Il reste que la mise en scène de ce Requiem lui donne une chair et une présence que peut-être le concert ne lui donnerait pas, même si au concert c’est l’imaginaire de l’individu qui est sollicité, alors qu’ici, l’imaginaire nous est en quelque sorte imposé. Mais la vision de Yoshi Oida touche à l’universel, au temps et à l’espace („Zum Raum wird hier die Zeit…“ comme chez Wagner pour définir la cérémonie du Graal dans Parsifal), avec des allusions à la Bible (le sacrifice d’Abraham) à la première et à la seconde guerre mondiale, dans une sorte d’imagerie générique de tout conflit qu’il l’enlève à son contexte propre.

©Stofleth

Au total, ce travail est empreint de grandeur et aussi de simplicité comme cette magnifique idée des parapluies qui s’ouvrent, image de protection face à un événement extérieur, mais une protection légère et fragile qui devient presque image de la fragilité humaine, image pascalienne de la situation humaine prise entre les infinis et entre des cataclysmes qu’il ne peut maîtriser .
A cette grandeur visuelle, à ce rituel déchirant parce qu’il marque la fragilité de l’humain correspond une réalisation musicale de très haut niveau, dont la grandeur fait vibrer le spectateur.
Les trois solistes sont remarquables de simplicité et de vérité : Paul Groves, le soldat « britannique », le ténor, Lauri Vasar, le baryton soldat « allemand » et Ekaterina Scherbachenko, qui se découvrira à la fin comme la veuve du poète Owen portant son portrait, comme le chœur porte les portraits des morts en un rite qui ressemble aux rites funèbres de l’antiquité romaine où les portraits des défunts étaient portés, et à l’origine du culte orthodoxe des icônes), mais qui représente toutes les veuves : son salut émouvant au cercueil visant évidemment à l’universel et non à l’histoire particulière d’Owen qui n’était pas marié et en outre ouvertement homosexuel.

Paul Groves ©Stofleth

Paul Groves à peine plus jeune que l’œuvre qu’il chante à la voix au départ un peu engorgée, révèle de nouveau et très vite toutes ses qualités : ductilité, savant dosage entre les mezze voci et les aigus triomphants, timbre qui garde une étonnante pureté, intensité dans les moments les plus dramatiques.
Lauri Vasar confirme les belles qualités qu’on connaît (il fut récemment Gloster déchirant dans le Lear salzbourgeois), beauté du timbre, belle diction, belle projection, mais moins d’intériorité peut-être que son collègue ténor.
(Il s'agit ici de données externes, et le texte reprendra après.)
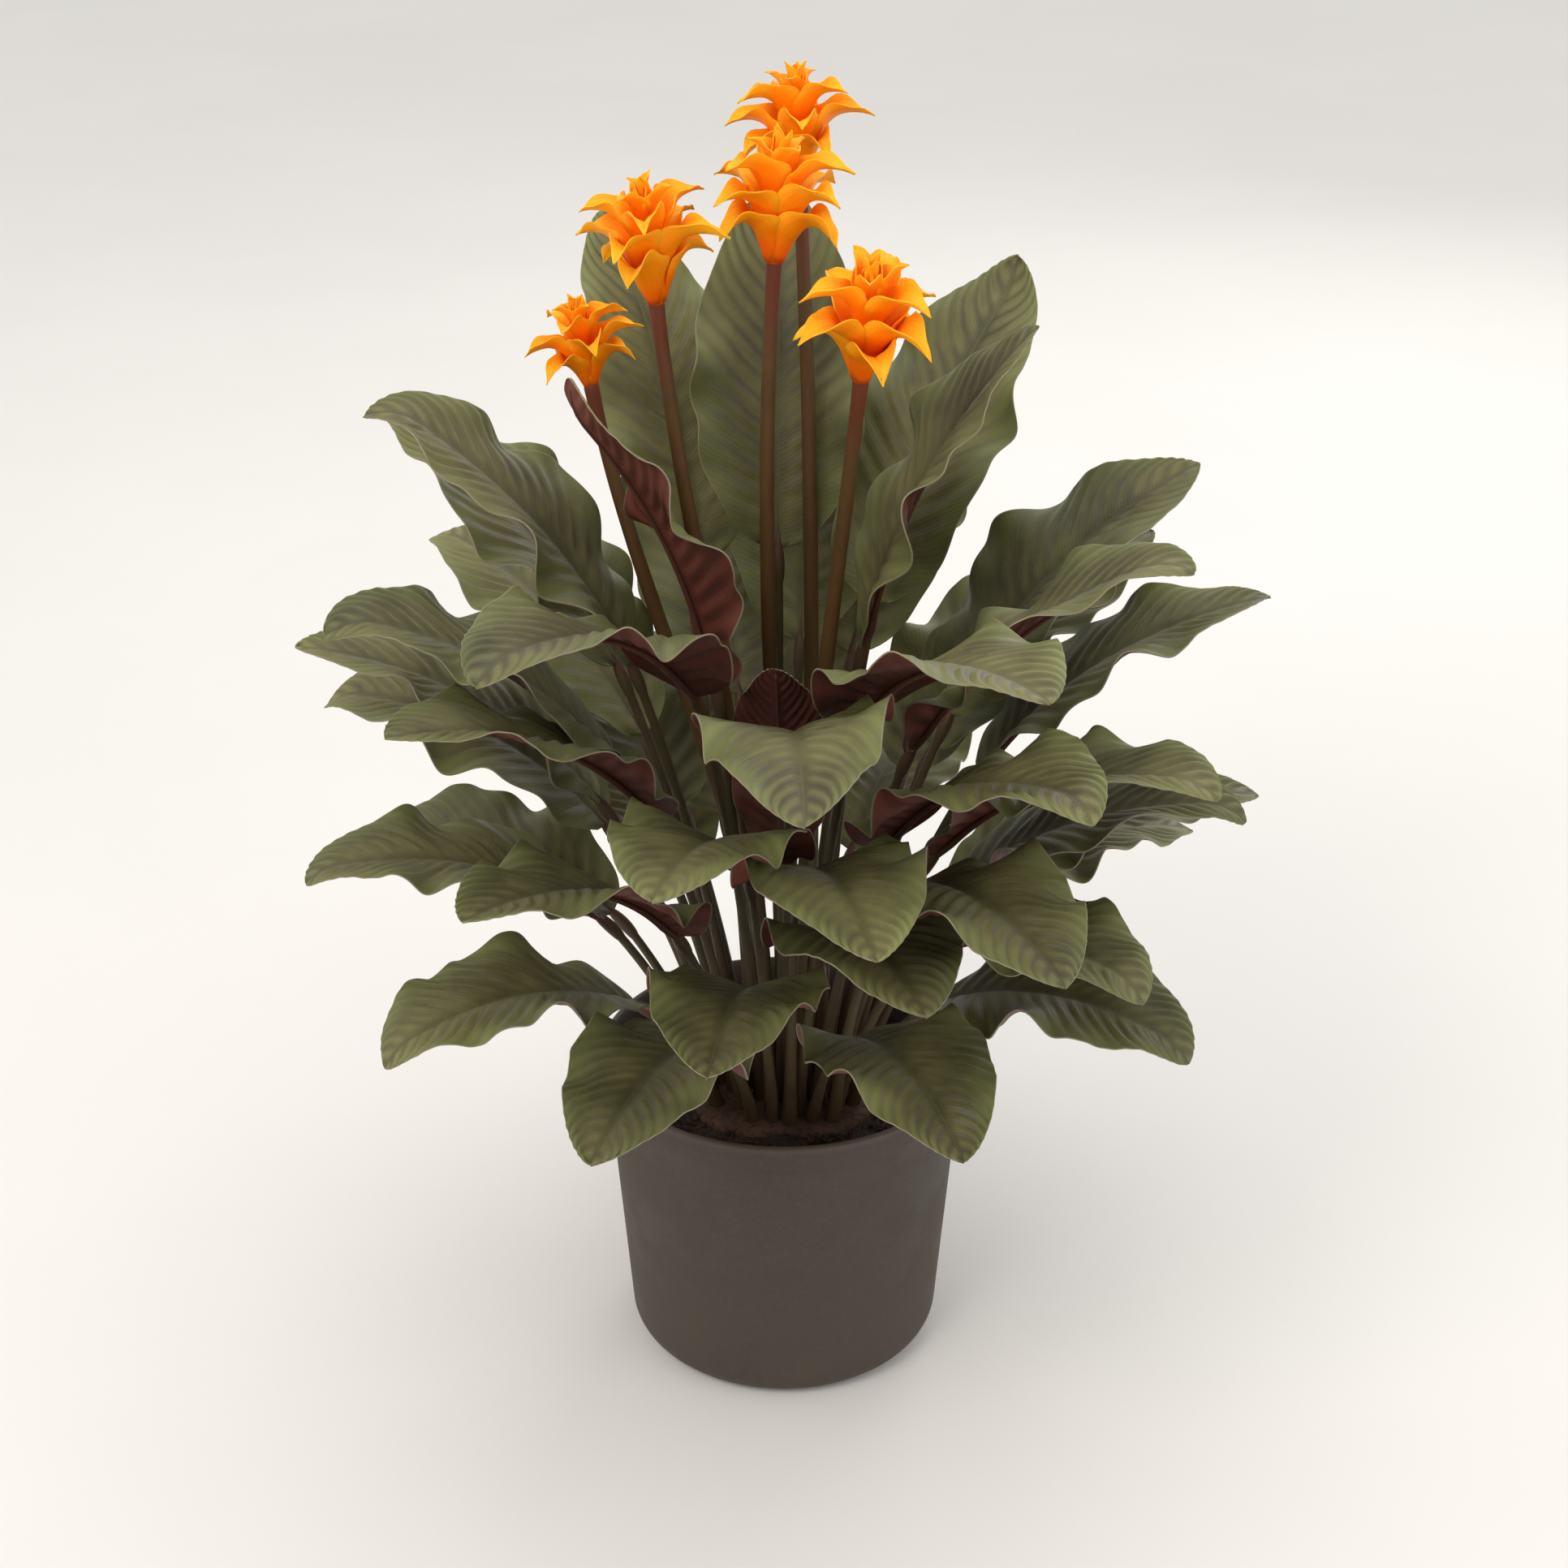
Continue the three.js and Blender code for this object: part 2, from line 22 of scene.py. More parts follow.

Ekaterina Scherbachenko, est comme on l’a dit, une sorte de veuve universelle qui en enterrant le poète salue tous les morts. Une prestation sans défaut technique, bien dominée, mais sans particulière émotion, un peu extérieure. La voix manque d’expressivité et un peu de projection notamment à l’aigu, alors qu’elle se montre plus concernée dans les moments plus intimistes.

Ekaterina Scherbachenko ©Stofleth

Mais ce sont les masses chorales et orchestrales qui sont ici  les maîtres de l’espace : un chœur immense, renforcé (ce ne sera pas la seule occasion cette année…) très bien préparé par Geneviève Ellis, avec des moments très subtils, un réel travail des contrastes et une belle diction, et qui surtout chante  de mémoire, et participe avec engagement à la mise en scène en envahissant l’espace à la fin : beaucoup de couleurs dans ce chant où les voix explosent (Dies irae), mais aussi montrent une retenue qui va jusqu’au murmure (derniers moments), en des contrastes vraiment conduits de manière exceptionnelle. Une de ses prestations les plus impressionnantes.
La Maîtrise aussi avec ces enfants extérieurs, témoins et aussi victimes dirigés par Karine Locatelli montre un belle capacité d’émotion, et aussi une véritable expressivité. Tout cela est remarquable et montre le degré d’engagement des personnels artistiques qui justifient pleinement les récompenses internationales reçues.
Mais l’architecte et le maître d’œuvre c’est Daniele Rustioni qui réussit à diriger l’ensemble impressionnant de ces masses, et notamment les deux orchestres, avec une énergie et une fougue à souligner, mais aussi une capacité à retenir le son, à lui donner sens aussi notamment dans les moments les plus sarcastiques et les plus grinçants, qui ne cherche pas à s’imposer, mais qui accompagne : la manière dont l’orchestre accompagne les solistes quelquefois aux limites du parlando s’apparente presque à un dialogue intime. Les écarts de dynamique, les passages les plus intérieurs mais aussi les moments les plus spectaculaires, sont pris à bras le corps par un orchestre sans aucune scorie, parfaitement concentré, dynamisé par le chef qui semble être partout. Une très grande prestation, un accompagnement orchestral exceptionnel grâce à des musiciens tendus et attentifs, mais aussi visiblement très engagés autour de leur nouveau directeur. Une inauguration parfaitement réussie et dont le résultat exceptionnel montre la pertinence du choix et qui surtout laisse augurer de grands moments futurs.